Runtime authorisation is the practice of deciding access while a task is in progress, rather than only at provisioning time. It matters for NHIs because credentials and entitlements can change risk mid-session, especially when automation or AI agents interact with sensitive systems.

Expanded Definition

Runtime authorisation is the control decision made at the moment an NHI, service account, or AI Agent attempts an action, rather than at onboarding alone. It differs from provisioning-time access because the decision can account for current context, such as workload identity, request path, destination system, token freshness, and whether a secret has been rotated. In practice, it sits alongside NIST Cybersecurity Framework 2.0 concepts for access governance, but the term itself is still used inconsistently across vendors and platform teams.

For NHI security, runtime authorisation is most valuable when access must be continuously justified, not simply assigned. That is why it is often discussed with Zero Trust Architecture, JIT, ZSP, and policy engines that evaluate each request before it executes. The practical difference is simple: a token may exist, but the action still gets denied if the current trust signals are weak or the workload is outside expected bounds. The most common misapplication is treating runtime authorisation as a one-time API gateway rule, which occurs when teams enforce static allowlists but do not re-evaluate identity, session risk, or secret state during execution.

Examples and Use Cases

Implementing runtime authorisation rigorously often introduces latency and policy complexity, requiring organisations to weigh tighter control against application performance and operational overhead.

  • An AI Agent requests database export permissions only after the policy engine confirms the request is tied to an approved workflow and a fresh workload identity assertion.
  • A deployment pipeline can reach a secrets store, but the action is denied at runtime if the secret has been revoked or the request originates outside the expected CI/CD context.
  • A service account used for payments receives read access during normal operation, then loses write permission when anomaly detection marks the session as high risk.
  • During incident response, a compromised automation account is allowed to authenticate but blocked from lateral movement because runtime policy evaluates destination sensitivity in real time.

These patterns align with how the Ultimate Guide to NHIs frames continuous governance across the NHI lifecycle, and they map well to NIST Cybersecurity Framework 2.0 expectations for access control and monitoring. In mature environments, runtime authorisation is usually applied to machine-to-machine APIs, privileged automation, and agentic tooling where static roles alone are too blunt.

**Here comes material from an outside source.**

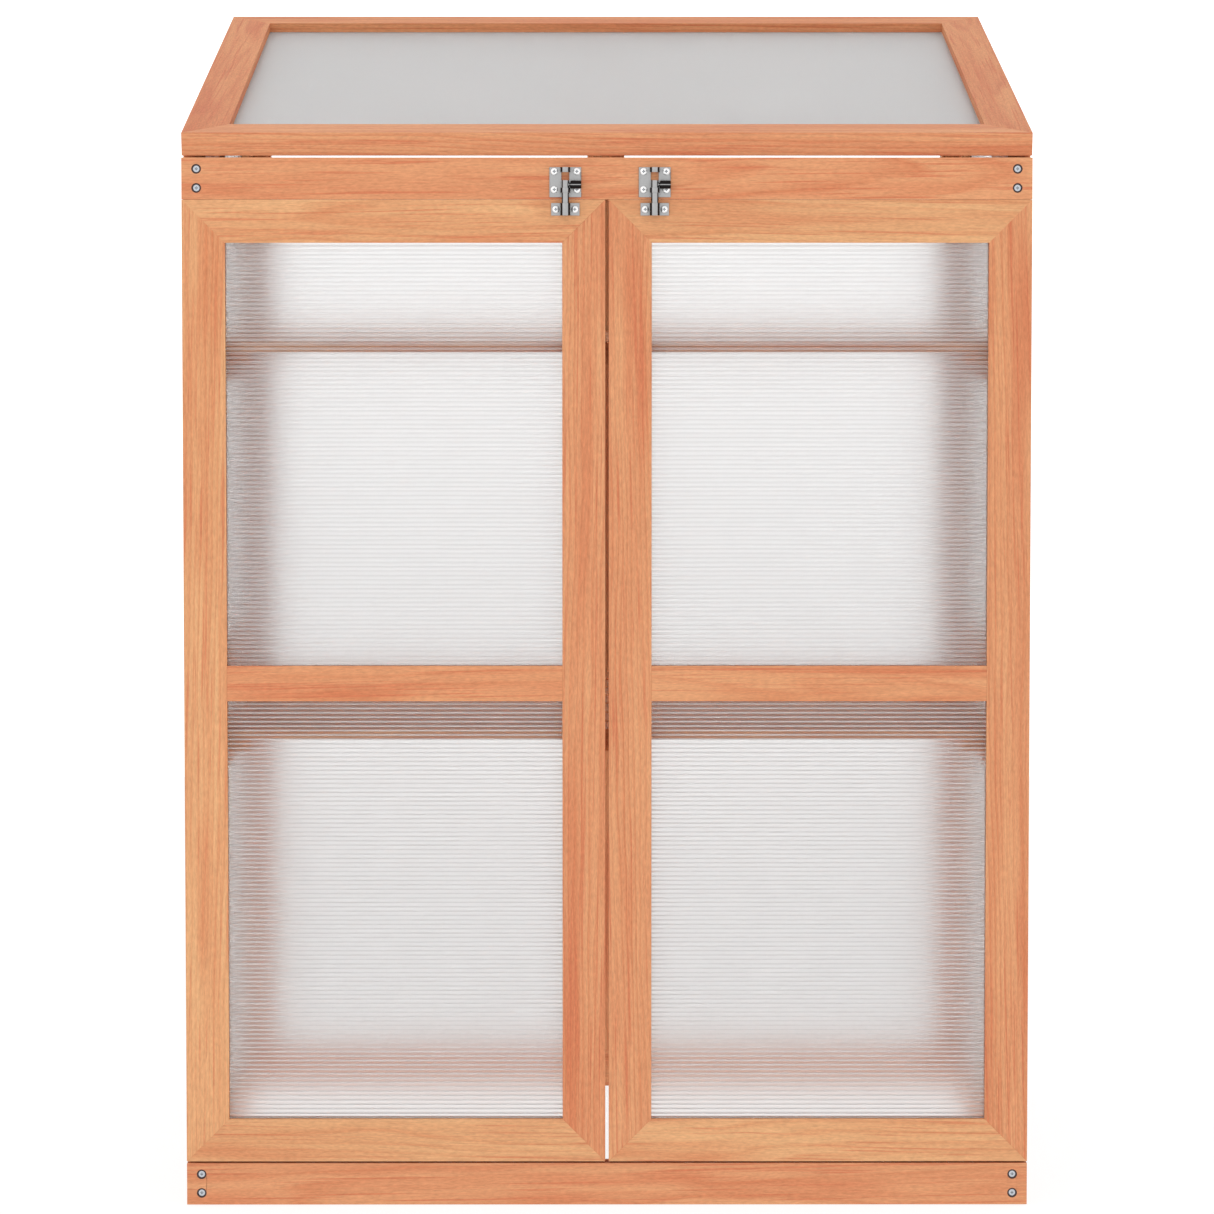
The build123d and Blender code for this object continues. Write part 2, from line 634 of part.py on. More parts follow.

Why It Matters in NHI Security

Runtime authorisation closes the gap between a credential being valid and a task being safe. That matters because NHI risk changes during execution: a secret can leak, a workload can be repurposed, a vendor integration can expand blast radius, or an Agent can be redirected toward a sensitive action. The control becomes especially important where Ultimate Guide to NHIs findings show that 97% of NHIs carry excessive privileges, because excessive standing access makes delayed detection far more damaging.

Runtime decisions also support better alignment with Zero Trust Architecture. Instead of assuming an identity remains trustworthy after login or token issuance, the system keeps checking whether the request is still acceptable. That is a meaningful governance shift for service accounts, secrets, and autonomous software entities because compromise often appears as normal traffic until a downstream action is attempted. The operational benefit is reduced blast radius, but the tradeoff is that policy design, telemetry quality, and exception handling must all be disciplined. Organisations typically encounter the need for runtime authorisation only after a privileged token is abused, at which point the control becomes operationally unavoidable to address.

Standards & Framework Alignment

This section maps relevant standards and security frameworks to the operational risks and controls described in this guidance.

OWASP Non-Human Identity Top 10 address the attack and risk surface, while NIST Zero Trust (SP 800-207) and NIST CSF 2.0 set the governance and control requirements practitioners need to meet.

Framework Control / Reference Relevance
OWASP Non-Human Identity Top 10 NHI-04 Runtime decisions reduce damage from overprivileged NHIs and stale access.
NIST Zero Trust (SP 800-207) JIT Zero Trust requires continuous verification, not trust based on prior authentication.
NIST CSF 2.0 PR.AC-4 Access permissions should be managed and enforced with least-privilege controls.

Re-evaluate identity and request context at execution time before granting privileged access.